1) Ungrateful. From a Christian viewpoint, all the good things in this world are meant to lead us to thankfulness for the ultimate source of good things, God himself. From a psychological viewpoint, thankfulness for good things helps us to appreciate what we have instead of being envious and grumbling about what we don’t have. But because we think of ourselves as poor (perhaps compared to peers or the older generation or people in the public eye), we do not express gratitude for the wealth we live with. We think that what we have is less than we are entitled to, and so are miserable. If we understood how rich we are, most people in the UK would be cheerfully thankful!
2) Judgmental. Because we do not realise how much wealthier we are than most people through history, we tend to judge people in the past harshly. Because we do not realise how much poorer they were, we do not realise how much worse their options were, and how sacrificial making the right choice was. 19th century people refusing sugar because it was made by slave labour didn’t have a lot of affordable treats in their lives. They sacrificed in order to do what was right. I fear that much of our supposed virtue as a society is only sustained by our wealth. If we were as poor as most people have been, I fear we should find our virtue evaporating. In the meantime, an appreciation of our relative wealth should make us less judgmental of those facing difficult choices we don’t have to make.

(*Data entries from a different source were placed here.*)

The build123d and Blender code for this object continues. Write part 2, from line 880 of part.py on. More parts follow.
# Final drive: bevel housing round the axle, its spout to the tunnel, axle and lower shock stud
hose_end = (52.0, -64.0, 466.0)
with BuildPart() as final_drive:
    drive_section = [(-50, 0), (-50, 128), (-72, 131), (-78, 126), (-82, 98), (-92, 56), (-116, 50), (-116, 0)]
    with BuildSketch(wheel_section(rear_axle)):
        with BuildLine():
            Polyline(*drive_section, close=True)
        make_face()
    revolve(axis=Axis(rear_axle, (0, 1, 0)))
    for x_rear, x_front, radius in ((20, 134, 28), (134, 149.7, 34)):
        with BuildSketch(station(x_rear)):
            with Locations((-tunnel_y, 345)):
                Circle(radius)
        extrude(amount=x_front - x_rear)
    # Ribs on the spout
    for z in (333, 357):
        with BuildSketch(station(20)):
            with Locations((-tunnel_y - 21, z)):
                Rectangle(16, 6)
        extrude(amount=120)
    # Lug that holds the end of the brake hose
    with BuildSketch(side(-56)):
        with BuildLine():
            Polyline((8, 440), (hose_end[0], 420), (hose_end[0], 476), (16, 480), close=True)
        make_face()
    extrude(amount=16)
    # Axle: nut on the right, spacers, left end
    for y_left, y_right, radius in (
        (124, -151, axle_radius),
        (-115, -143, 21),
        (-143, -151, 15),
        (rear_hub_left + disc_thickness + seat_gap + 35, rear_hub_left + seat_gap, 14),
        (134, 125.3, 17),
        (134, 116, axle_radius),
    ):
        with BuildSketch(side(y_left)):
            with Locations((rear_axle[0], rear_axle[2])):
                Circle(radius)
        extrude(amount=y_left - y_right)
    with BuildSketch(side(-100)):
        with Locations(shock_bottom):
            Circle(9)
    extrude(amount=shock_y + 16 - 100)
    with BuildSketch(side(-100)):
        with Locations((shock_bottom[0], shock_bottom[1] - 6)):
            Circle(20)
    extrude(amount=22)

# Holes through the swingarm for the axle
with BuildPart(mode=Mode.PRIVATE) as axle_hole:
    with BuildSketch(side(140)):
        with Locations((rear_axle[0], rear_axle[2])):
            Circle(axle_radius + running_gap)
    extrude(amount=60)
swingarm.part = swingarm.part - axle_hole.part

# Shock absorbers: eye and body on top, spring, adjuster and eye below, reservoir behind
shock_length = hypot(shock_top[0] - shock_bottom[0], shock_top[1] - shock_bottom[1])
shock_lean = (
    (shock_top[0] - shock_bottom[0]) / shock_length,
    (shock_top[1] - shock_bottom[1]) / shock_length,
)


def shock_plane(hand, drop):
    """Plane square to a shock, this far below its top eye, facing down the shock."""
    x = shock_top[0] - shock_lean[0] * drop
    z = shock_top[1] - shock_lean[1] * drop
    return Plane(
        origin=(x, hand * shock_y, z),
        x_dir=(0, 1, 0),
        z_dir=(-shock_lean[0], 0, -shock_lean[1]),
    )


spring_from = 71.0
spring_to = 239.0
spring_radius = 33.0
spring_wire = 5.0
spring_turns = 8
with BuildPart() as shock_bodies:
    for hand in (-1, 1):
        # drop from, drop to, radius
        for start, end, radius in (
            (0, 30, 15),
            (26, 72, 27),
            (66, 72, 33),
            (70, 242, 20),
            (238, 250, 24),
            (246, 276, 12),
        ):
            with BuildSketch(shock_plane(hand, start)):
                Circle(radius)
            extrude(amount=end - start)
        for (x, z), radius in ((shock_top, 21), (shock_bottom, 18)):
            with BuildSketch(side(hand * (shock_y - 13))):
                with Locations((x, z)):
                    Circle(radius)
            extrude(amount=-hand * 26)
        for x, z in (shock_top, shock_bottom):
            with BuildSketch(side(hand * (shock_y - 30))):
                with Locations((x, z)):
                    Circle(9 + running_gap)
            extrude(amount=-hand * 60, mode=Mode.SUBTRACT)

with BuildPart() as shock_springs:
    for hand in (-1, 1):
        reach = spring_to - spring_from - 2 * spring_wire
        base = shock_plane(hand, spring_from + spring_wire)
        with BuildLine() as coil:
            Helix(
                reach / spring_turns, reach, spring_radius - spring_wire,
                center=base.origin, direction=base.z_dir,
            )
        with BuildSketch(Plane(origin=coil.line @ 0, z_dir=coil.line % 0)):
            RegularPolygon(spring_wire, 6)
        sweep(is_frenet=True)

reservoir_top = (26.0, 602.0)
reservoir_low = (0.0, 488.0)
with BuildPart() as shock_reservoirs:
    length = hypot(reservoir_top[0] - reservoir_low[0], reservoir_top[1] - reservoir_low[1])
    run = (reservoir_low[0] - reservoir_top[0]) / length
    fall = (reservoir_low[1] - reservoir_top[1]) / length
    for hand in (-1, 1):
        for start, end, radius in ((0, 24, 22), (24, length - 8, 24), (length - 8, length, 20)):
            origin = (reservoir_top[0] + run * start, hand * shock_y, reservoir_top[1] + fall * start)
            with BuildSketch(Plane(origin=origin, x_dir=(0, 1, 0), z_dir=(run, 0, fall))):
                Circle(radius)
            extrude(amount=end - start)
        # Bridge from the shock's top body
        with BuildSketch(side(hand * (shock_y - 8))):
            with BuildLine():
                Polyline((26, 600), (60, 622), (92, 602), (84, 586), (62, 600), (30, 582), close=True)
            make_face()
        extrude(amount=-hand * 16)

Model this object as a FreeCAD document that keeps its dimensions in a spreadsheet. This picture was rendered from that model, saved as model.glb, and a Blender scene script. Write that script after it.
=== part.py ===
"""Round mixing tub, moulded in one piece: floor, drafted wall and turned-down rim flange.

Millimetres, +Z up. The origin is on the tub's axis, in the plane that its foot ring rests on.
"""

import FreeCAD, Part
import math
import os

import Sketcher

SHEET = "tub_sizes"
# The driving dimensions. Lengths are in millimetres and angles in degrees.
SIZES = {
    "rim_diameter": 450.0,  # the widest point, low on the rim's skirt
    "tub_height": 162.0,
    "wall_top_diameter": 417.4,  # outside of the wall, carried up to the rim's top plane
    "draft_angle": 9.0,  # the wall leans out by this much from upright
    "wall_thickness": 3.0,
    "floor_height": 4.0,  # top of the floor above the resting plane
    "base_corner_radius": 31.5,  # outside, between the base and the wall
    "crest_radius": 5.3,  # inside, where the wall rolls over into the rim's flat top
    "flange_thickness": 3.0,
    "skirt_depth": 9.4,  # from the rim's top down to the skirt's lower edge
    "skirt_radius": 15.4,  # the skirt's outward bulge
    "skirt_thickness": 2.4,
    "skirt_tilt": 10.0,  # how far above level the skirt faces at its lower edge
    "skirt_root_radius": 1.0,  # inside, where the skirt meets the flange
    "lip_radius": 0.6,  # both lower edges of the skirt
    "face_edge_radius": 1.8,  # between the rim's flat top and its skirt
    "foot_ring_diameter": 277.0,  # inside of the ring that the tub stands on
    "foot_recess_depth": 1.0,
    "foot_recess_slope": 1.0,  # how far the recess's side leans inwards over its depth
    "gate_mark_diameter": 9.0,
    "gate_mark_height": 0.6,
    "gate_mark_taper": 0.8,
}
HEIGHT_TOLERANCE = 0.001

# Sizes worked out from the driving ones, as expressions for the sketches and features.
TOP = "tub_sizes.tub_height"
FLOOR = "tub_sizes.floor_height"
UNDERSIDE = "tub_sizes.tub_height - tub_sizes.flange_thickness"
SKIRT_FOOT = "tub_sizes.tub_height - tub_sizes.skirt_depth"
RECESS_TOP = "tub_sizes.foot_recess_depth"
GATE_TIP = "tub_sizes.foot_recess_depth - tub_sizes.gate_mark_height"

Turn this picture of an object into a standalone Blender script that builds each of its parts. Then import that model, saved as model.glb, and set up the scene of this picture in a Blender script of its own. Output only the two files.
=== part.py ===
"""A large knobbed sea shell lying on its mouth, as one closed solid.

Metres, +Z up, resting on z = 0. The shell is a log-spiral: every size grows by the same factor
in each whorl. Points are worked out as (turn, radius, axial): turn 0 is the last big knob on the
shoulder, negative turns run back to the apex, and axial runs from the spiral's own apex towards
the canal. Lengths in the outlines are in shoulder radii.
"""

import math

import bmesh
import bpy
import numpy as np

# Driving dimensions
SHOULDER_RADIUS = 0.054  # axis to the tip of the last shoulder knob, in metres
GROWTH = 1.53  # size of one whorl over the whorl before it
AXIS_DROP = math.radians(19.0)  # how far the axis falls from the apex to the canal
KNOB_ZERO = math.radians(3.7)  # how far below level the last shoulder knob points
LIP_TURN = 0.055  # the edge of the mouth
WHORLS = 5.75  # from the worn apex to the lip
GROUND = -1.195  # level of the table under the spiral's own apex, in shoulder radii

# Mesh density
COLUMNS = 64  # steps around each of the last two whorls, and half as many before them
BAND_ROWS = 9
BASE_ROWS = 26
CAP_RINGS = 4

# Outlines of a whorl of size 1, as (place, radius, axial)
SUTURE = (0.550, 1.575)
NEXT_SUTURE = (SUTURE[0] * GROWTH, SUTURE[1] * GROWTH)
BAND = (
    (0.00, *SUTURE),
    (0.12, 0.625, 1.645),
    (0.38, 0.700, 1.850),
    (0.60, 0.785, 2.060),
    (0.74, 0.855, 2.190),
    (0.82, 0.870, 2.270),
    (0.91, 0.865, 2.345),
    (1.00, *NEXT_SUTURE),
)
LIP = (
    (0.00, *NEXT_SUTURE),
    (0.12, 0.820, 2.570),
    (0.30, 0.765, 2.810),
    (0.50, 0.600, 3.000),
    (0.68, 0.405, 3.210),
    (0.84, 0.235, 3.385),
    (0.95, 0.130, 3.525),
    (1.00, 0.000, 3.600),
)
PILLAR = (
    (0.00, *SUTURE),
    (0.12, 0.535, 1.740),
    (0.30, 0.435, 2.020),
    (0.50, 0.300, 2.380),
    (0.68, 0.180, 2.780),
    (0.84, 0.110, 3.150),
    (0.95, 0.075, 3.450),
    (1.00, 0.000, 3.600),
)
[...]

3) Careless. Because we don’t consider ourselves unusually wealthy but rather impoverished, we don’t consider our society something to be carefully preserved. We are careless about wealth production and preservation, because we do not realise that the normal state of humanity is far poorer than our current situation. The free-market position is often careless of the cultural and social capital and infrastructure that enables a wealthy society, while the large-state position is often careless of the incentives and freedoms that enable innovation and competition to generate wealth. Realising that we are privileged to live in an unusually wealthy society would make us more careful stewards of the social and economic conditions that sustain wealth creation.
What do you think? Is not realising how rich we are part of our cultural problem in the UK at the moment?